Snowplow Parenting: Aarti, a snowplow parent, actively intervenes in her daughter's academic journey. Aarti uses her influence to secure preferential treatment, ensuring her daughter, Nisha, faces minimal challenges. However, this approach backfires when Nisha, shielded from failures, struggles to cope with the competitive nature of higher education. In India, where educational competition is fierce, some parents act as 'snowplows' by aggressively clearing their child's path to success. This may involve influencing teachers, changing classes, or even resorting to unethical practices to ensure a smooth academic journey.
Bulldozer Parenting: Vikram, a bulldozer parent, constantly shields his son, Rahul, from potential setbacks. Whether it's negotiating grades with teachers or intervening in peer conflicts, Vikram ensures Rahul's path is devoid of obstacles. Despite good intentions, Rahul lacks resilience and struggles to navigate challenges independently. Drawing parallels with the forceful earth-moving bulldozer, Indian parents may adopt a similar approach in removing any obstacles that could lead to setbacks or frustration for their children. This can manifest in overprotective actions to shield their children from failures.
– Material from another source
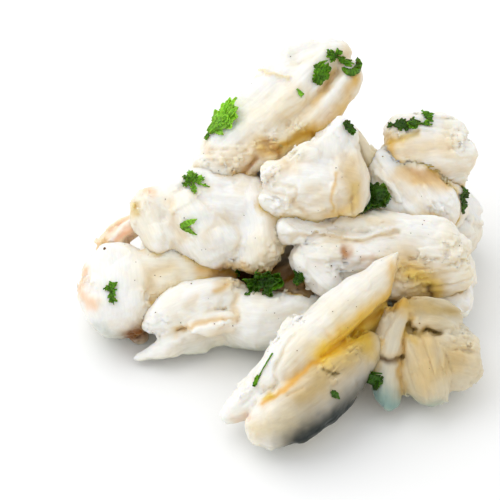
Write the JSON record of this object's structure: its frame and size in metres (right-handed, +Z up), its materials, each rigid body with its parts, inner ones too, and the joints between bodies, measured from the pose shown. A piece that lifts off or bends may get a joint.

Dolphin Parenting: Ananya, a dolphin parent, strikes a balance between discipline and creativity in raising her daughter, Riya. While encouraging Riya to excel academically, Ananya also nurtures her artistic talents and values independence. Riya grows up with a well-rounded personality, appreciating the importance of both structure and creativity. Authoritative yet flexible, Dolphin Parents in India strike a balance between rules and creativity. Indian parents often encourage creativity alongside academic excellence, recognizing the importance of a holistic approach to a child's development.
Jellyfish Parenting: In a cosmopolitan setting, Rohit and Shalini practice jellyfish parenting. They avoid strict rules, allowing their son, Aditya, considerable freedom to explore his interests. While Aditya enjoys independence, the lack of structure sometimes leads to challenges, and Rohit and Shalini struggle with enforcing boundaries. With few rules and an overly permissive approach, Jellyfish Parents in India may avoid confrontation to an extent. This approach might be seen in some modern, urban Indian households where parents give children considerable freedom and autonomy.
Curling Parenting: In a suburban town, Meena, a curling parent, meticulously clears obstacles from her daughter Pooja's path. Meena intervenes in school challenges, ensuring Pooja's journey is smooth. However, this excessive protection hampers Pooja's ability to handle adversity, and she finds it challenging to cope with setbacks later in life. Drawing inspiration from the sport of curling, where obstacles are swept away, Curling Parents in India may go to great lengths to remove challenges from their child's path. This can be seen in the competitive environment of academics, where parents try to ensure a smooth journey for their children.
Conclusion: Parenting styles in India are as diverse as the country itself, reflecting a blend of traditional values and modern influences. Understanding these styles allows us to appreciate the unique challenges and approaches that shape the parent-child dynamic in the Indian context.